* YOUR GOAL:
Your task is to print the material below exactly as presented.

* TASK INPUT:
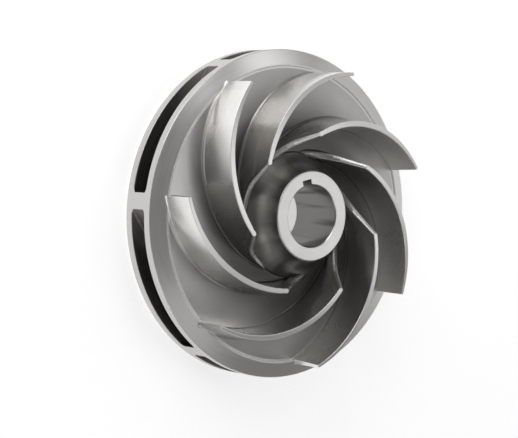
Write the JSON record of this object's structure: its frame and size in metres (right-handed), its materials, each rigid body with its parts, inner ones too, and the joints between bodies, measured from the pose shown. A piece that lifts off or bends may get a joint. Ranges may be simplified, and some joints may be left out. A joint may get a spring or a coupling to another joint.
{
  "type": "pump impeller",
  "caption": "Semi-open centrifugal pump impeller with swept front vanes, a tapered hub with a keyed bore, and a webbed back ring that leaves an outlet slot round the rim.",
  "frame": {"origin": "centre of the back ring's flat back face, on the bore's axis", "axes": "+Z along the bore from the back ring towards the hub face, +Y from the axis through the keyway, +X to the right of the keyway seen from the front"},
  "size_m": [0.205, 0.205, 0.0572],
  "materials": {
    "casting": "satin, turned and ground"
  },
  "bodies": {
    "root": {"impeller": "casting"}
  },
  "joints": []
}
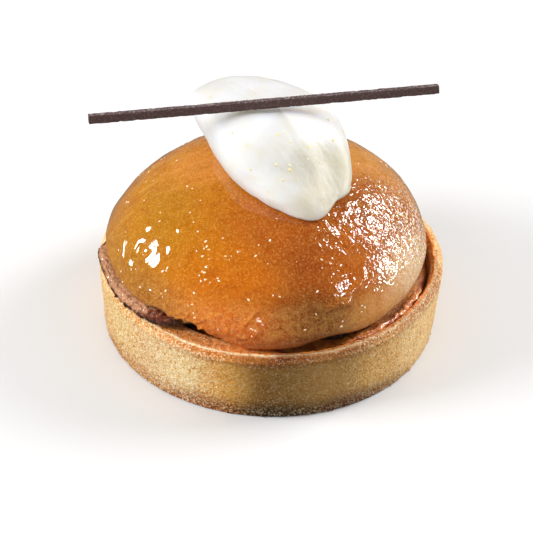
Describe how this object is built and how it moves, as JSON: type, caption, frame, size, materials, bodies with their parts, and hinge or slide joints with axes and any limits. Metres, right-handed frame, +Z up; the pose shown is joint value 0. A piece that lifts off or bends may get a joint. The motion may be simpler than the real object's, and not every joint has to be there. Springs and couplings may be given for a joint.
{
  "type": "tarte tatin",
  "caption": "Single-serve tarte tatin: shortcrust shell with caramel, browned apple layer and glazed apple dome, topped with a cream quenelle and a chocolate stick.",
  "frame": {"origin": "centre of the shortcrust shell's flat underside", "axes": "+Z up, -Y to the front of the tart, +X to its right; the chocolate stick runs roughly along X"},
  "size_m": [0.0823, 0.0812, 0.0617],
  "materials": {
    "shortcrust": "baked golden shortcrust, dry and sandy, browner at its foot",
    "caramel": "set dark caramel, glossy",
    "browned_apple": "browned caramelised apple, moist and knobbly, black at its outer edge",
    "glazed_apple": "cooked apple under clear amber glaze, wet gloss",
    "whipped_cream": "whipped cream with fine specks of zest, smooth and matte",
    "chocolate": "dark chocolate, cut square, grainy on top"
  },
  "bodies": {
    "root": {"tart_shell": "shortcrust", "caramel_filling": "caramel", "browned_apple_layer": "browned_apple", "apple_dome": "glazed_apple", "cream_quenelle": "whipped_cream", "chocolate_stick": "chocolate"}
  },
  "joints": []
}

* RESPONSE TO THIS TASK:
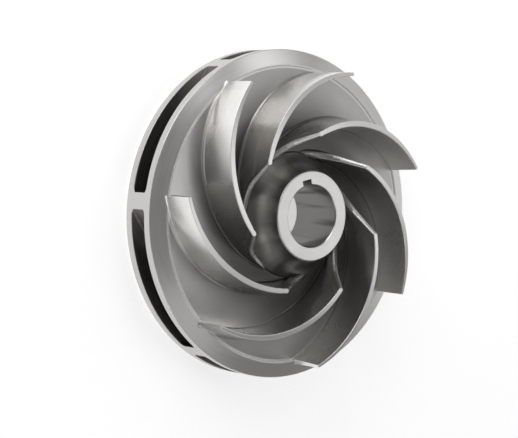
Write the JSON record of this object's structure: its frame and size in metres (right-handed), its materials, each rigid body with its parts, inner ones too, and the joints between bodies, measured from the pose shown. A piece that lifts off or bends may get a joint. Ranges may be simplified, and some joints may be left out. A joint may get a spring or a coupling to another joint.
{
  "type": "pump impeller",
  "caption": "Semi-open centrifugal pump impeller with swept front vanes, a tapered hub with a keyed bore, and a webbed back ring that leaves an outlet slot round the rim.",
  "frame": {"origin": "centre of the back ring's flat back face, on the bore's axis", "axes": "+Z along the bore from the back ring towards the hub face, +Y from the axis through the keyway, +X to the right of the keyway seen from the front"},
  "size_m": [0.205, 0.205, 0.0572],
  "materials": {
    "casting": "satin, turned and ground"
  },
  "bodies": {
    "root": {"impeller": "casting"}
  },
  "joints": []
}
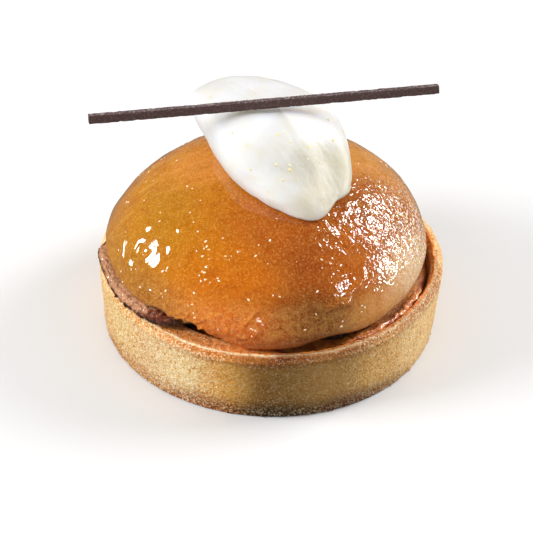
Describe how this object is built and how it moves, as JSON: type, caption, frame, size, materials, bodies with their parts, and hinge or slide joints with axes and any limits. Metres, right-handed frame, +Z up; the pose shown is joint value 0. A piece that lifts off or bends may get a joint. The motion may be simpler than the real object's, and not every joint has to be there. Springs and couplings may be given for a joint.
{
  "type": "tarte tatin",
  "caption": "Single-serve tarte tatin: shortcrust shell with caramel, browned apple layer and glazed apple dome, topped with a cream quenelle and a chocolate stick.",
  "frame": {"origin": "centre of the shortcrust shell's flat underside", "axes": "+Z up, -Y to the front of the tart, +X to its right; the chocolate stick runs roughly along X"},
  "size_m": [0.0823, 0.0812, 0.0617],
  "materials": {
    "shortcrust": "baked golden shortcrust, dry and sandy, browner at its foot",
    "caramel": "set dark caramel, glossy",
    "browned_apple": "browned caramelised apple, moist and knobbly, black at its outer edge",
    "glazed_apple": "cooked apple under clear amber glaze, wet gloss",
    "whipped_cream": "whipped cream with fine specks of zest, smooth and matte",
    "chocolate": "dark chocolate, cut square, grainy on top"
  },
  "bodies": {
    "root": {"tart_shell": "shortcrust", "caramel_filling": "caramel", "browned_apple_layer": "browned_apple", "apple_dome": "glazed_apple", "cream_quenelle": "whipped_cream", "chocolate_stick": "chocolate"}
  },
  "joints": []
}